One such issue that has remained enigmatic with over a decade of conflicting results is the relationship between galaxy size and large-scale environmental density. Using 3 Million Hyper Suprime-Cam galaxies, I will demonstrate how we can conclusively confirm with >5𝛔 confidence that galaxies in denser environments are up to 25% larger than their counterparts with similar mass and morphology in less-dense regions of the universe. Compared to most previous studies, this sample is ~1000 times larger and goes ~1 dex deeper in mass completeness.

I will discuss how existing theoretical frameworks fall short in explaining the observed correlations and emphasize the need for more comprehensive investigations into the galaxy-halo connection. I will also touch upon outstanding challenges and infrastructure needs for replicating similar studies at LSST-scale.

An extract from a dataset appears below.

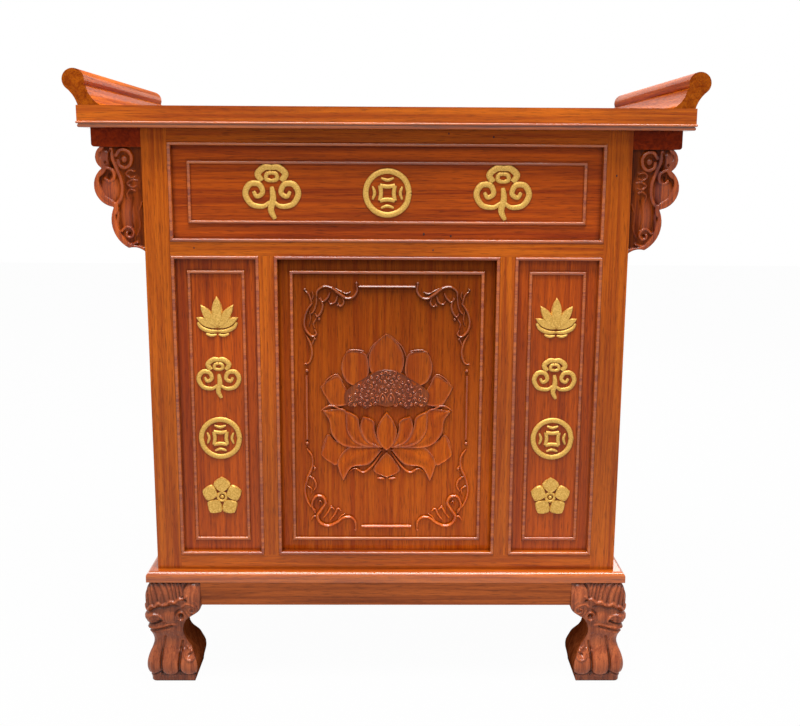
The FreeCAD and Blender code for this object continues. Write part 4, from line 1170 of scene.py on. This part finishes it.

- Building and using predictive catalogs (T. Loredo)

Bayesian probabilistic graphical models—also known as hierarchical Bayes (HB) models, or Bayes nets—are well-suited to modeling data with measurement errors and selection effects. They were introduced into astronomy in the 1990s for analyzing spectro-temporal data in particle astrophysics, and demographic data for gamma-ray burst and trans-Neptunian object population studies. That early work explicitly noted that the fundamental data products needed by HB models include member likelihood functions, i.e., likelihood functions for the properties of the members of the analyzed population. Since the likelihood function is the (conditional) predictive distribution for the data, we dub catalogs reporting likelihood functions predictive catalogs. HB models can produce probabilistic catalogs that use data to address a specific scientific question. Predictive catalogs instead are enabling technology allowing catalog users to address diverse scientific questions. We discuss issues arising in both building and using predictive catalogs. This talk describes work being done with Tamás Budavári and Matthew Graham.

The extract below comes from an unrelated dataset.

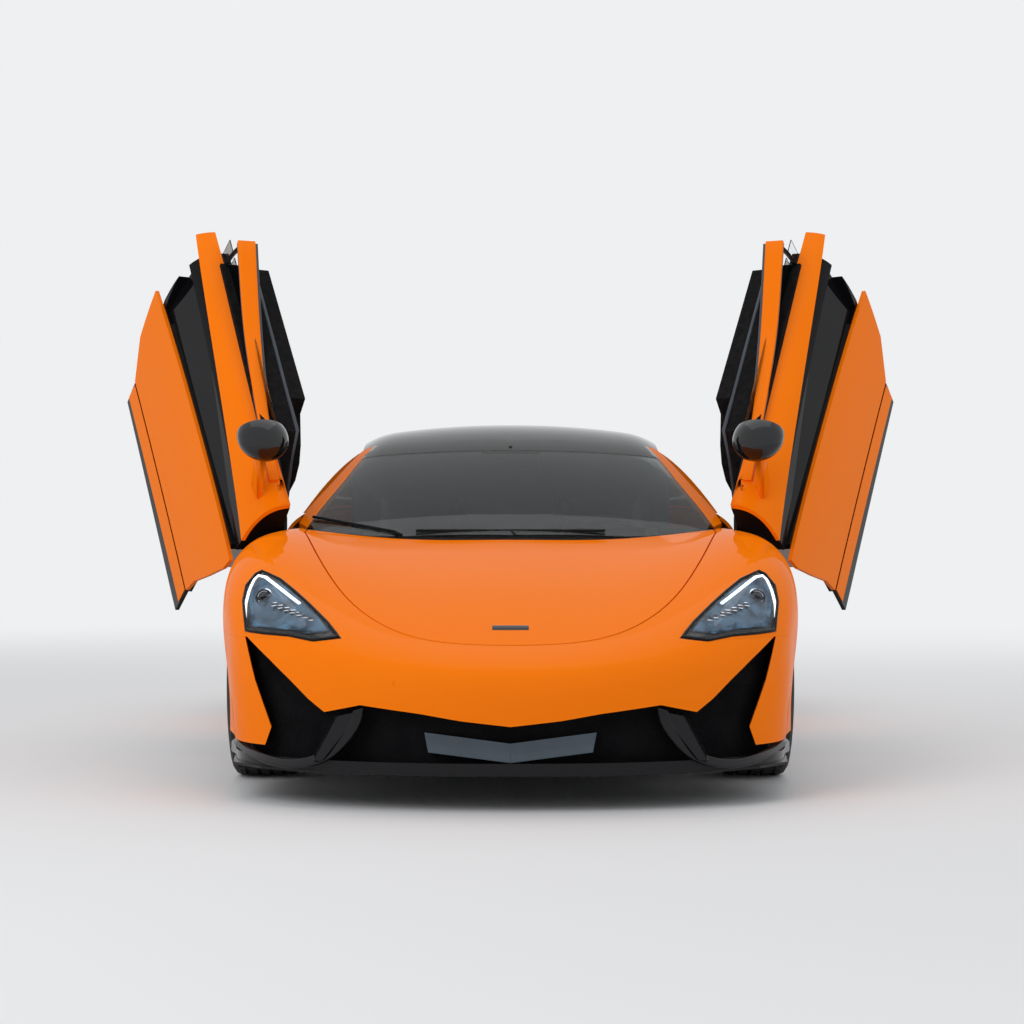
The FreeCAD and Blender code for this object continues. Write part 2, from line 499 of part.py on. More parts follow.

- Hierarchical Bayesian Models with generative and physical components for inference with corrupted data (B. Remy)

Generative models have shown great promise in enabling inference where traditional physical models fall short. In this talk, I will discuss the possibility of training these generative models as part of Hierarchical Bayesian Models (HBMs), including physical processes. This approach allows for learning in a self- or unsupervised manner, solely from the data. I will demonstrate how the trained HBM can then be used to perform accurate probabilistic inference of physical quantities.

The astrophysical problem we address involves inferring the weak gravitational shear of galaxy images convolved with a telescope Point Spread Function (PSF). The main challenge in this problem is that there is currently no physical model that can accurately describe arbitrary galaxy light profiles, which translates into biases in shear estimates due to model misspecification.

To address this issue, we propose a HBM that combines a Variational Autoencoder (VAE) modeling arbitrary galaxy light profiles with physical equations that model sheared, noisy, and PSF-convolved galaxy images. This hybrid generative and physical model allows us to perform unbiased probabilistic inference of physical quantities, such as cosmic shear, while accounting for model misspecification.